Over the month we made some small adjustments to credit exposure in the portfolio. We reduced our allocation to higher yielding Australian credit on the view that prices had rallied strongly and that we may see some price weakness, given the pressure on asset values coming through bank balance sheets. At the same time, we reduced our global high yield short position to a neutral stance. This was largely driven by a desire to reduce some of the carry costs of being short the asset class in this environment, where it would appear that the liquidity-driven price momentum may continue over the short-term.
While we have reduced our short position, we have not taken a long position, given the concerns around valuations and potential volatility should oil markets weaken or the broader market begin to price in the fundamental challenges facing the US economy. Overall, our exposures remain focused on higher quality assets.
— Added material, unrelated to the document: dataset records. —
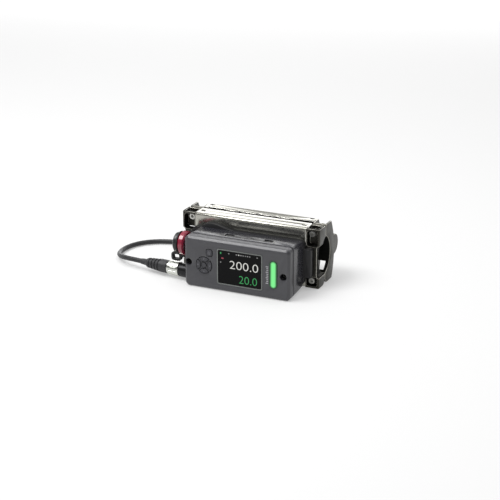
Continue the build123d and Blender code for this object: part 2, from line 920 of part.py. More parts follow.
def plug_boot():
    """Moulded strain relief: a thick grip, ribs that taper and a thin neck."""
    points = [(boot_start, 0), (boot_start, boot_front_radius - 0.6)]
    points.append((boot_start + 0.6, boot_front_radius))
    points.append((boot_grip_end - 0.6, boot_front_radius))
    pitch = (boot_rib_end - boot_grip_end) / boot_ribs
    for rib in range(boot_ribs):
        start = boot_grip_end + rib * pitch
        share = (rib + 1) / boot_ribs
        top = boot_front_radius * (1 - share) + boot_shoulder_radius * share
        points.append((start, top - boot_rib_depth))
        points.append((start + 0.2 * pitch, top - boot_rib_depth))
        points.append((start + 0.35 * pitch, top))
        points.append((start + 0.85 * pitch, top - 0.2))
    points.append((boot_rib_end + 2.6, boot_neck_radius + 0.4))
    points.append((boot_end - 1.0, boot_neck_radius))
    points.append((boot_end, boot_neck_radius - 0.2))
    points.append((boot_end, 0))
    return port_place() * turned(points)


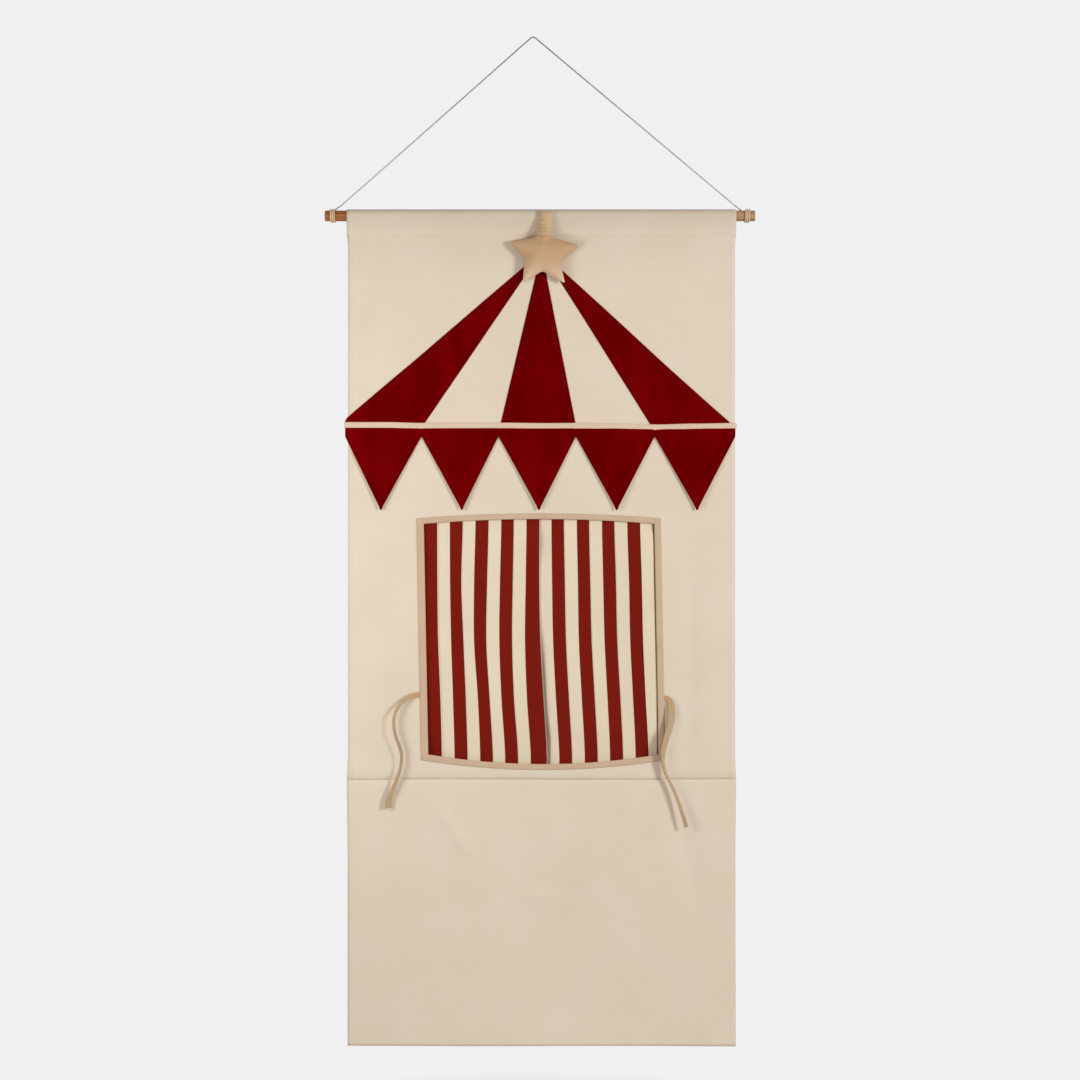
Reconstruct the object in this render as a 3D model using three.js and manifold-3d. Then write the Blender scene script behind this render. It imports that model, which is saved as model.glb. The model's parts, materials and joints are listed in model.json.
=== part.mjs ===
// Hanging puppet theatre: a canvas banner on a wooden dowel, held up by one cord over a nail.
// Millimetres. +Z is up, the front faces -Y, +X is the viewer's right.
// The origin is the point where the cord rests on the nail.
import * as THREE from "three";
import { mergeVertices } from "three/addons/utils/BufferGeometryUtils.js";
import Module from "manifold-3d";

// Clearances
const TOUCH_GAP = 0.3; // between two pieces that touch
const CUT_OVERRUN = 5; // how far a cutting solid runs past what it cuts
const MERGE_TOLERANCE = 0.0001; // points closer than this are one point

// Dowel and where it hangs
const DOWEL_LENGTH = 800;
const DOWEL_DIAMETER = 20;
const DOWEL_CHAMFER = 1;
const DOWEL_SIDES = 48;
const DOWEL_DROP = 331; // from the nail down to the dowel's axis
const DOWEL_OFFSET = 13; // the dowel's middle lies right of the nail
const BANNER_OFFSET = 2.8; // the banner's middle lies right of the dowel's

// Cord and its windings on the dowel
const CORD_DIAMETER = 2.8;
const CORD_SIDES = 8;
const WINDING_TURNS = 3;
const WINDING_STEPS = 24;
const WINDING_SIDES = 6;
const WINDING_SPACE = 0.55; // between one turn and the next
const WINDING_INSET = 9.3; // from the dowel's end to the first turn's axis

// Canvas
const CANVAS_THICKNESS = 1.4;
const BANNER_WIDTH = 724;
const SEAM_DROP = 1047.7; // from the dowel's axis to the seam of the two panels
const HEM_DROP = 1544.4; // from the dowel's axis to the bottom hem
const SLEEVE_STITCH_DROP = 36.8; // from the dowel's axis to the stitching under it
const SLEEVE_ALLOWANCE = 4; // folded canvas below that stitching
const SLEEVE_ARC_SEGMENTS = 18;
const HEM_WAVE = 3; // how far the lower panel's folds stand out at its hem
const HEM_WAVE_COUNT = 1.5;
const LOWER_PANEL_COLUMNS = 24;
const LOWER_PANEL_ROWS = 6;

// Roof, eave tape and pennants
const VELVET_THICKNESS = 1.6;
const ROOF_WIDTH = 726;
const ROOF_SHIFT = -2.3; // the roof's middle lies left of the banner's
// The hand-cut gores and pennants are uneven: their seams as shares of the roof's width, from its left
const GORE_SEAM_SHARES = [0, 0.203, 0.399, 0.59, 0.783, 0.988];
const PENNANT_SEAM_SHARES = [0, 0.196, 0.393, 0.591, 0.793, 1];
const PENNANT_TIP_SHARES = [0.462, 0.522, 0.531, 0.516, 0.52]; // across each pennant
const ROOF_APEX_DROP = 67.2;
const ROOF_START = 24; // the velvet starts this far below the apex, under the star
const EAVE_DROP = 383.5; // from the dowel's axis to the tape's upper edge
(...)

In terms of duration, we retain a long duration position of close to 1.9 years. This is predominantly split between Australia and the US. We do believe duration still has a role to play in portfolios, although we are cognisant that the effectiveness of duration is challenged in an environment of low rates and yield curve control. We expect any sell-off in bond yields to be muted. As such, we are currently holding the duration positions for some carry, but also to provide some downside risk protection in the more extreme scenario of a risk-off phase.
In terms of currency, our long USD versus AUD position has been a drag on portfolio performance, given the strengthening Australian dollar. We believe currency can continue to provide downside risk management benefits to the portfolio, and that holding duration combined with currency remains an effective method of maintaining downside risk protection despite detracting at the portfolio level from time to time. Arguably, in a scenario where credit has performed well, we are comfortable carrying some costs at the portfolio level for the insurance policy we believe the currency position can provide.
Looking forward, we remain convinced that a defensive portfolio position is warranted. The recent liquidity-driven rally in risk assets looks to be disconnected from the fundamentals in many companies and businesses. As such, we retain high levels of cash for the purposes of portfolio liquidity and also retain our defensive bias, with exposure predominantly to investment-grade credit. We continue to seek diversification through our Asian credit exposures, our US securities exposures, and our emerging market debt absolute return focused portfolio, along with our currency and duration positions. Overall, we remain active, defensive and liquid.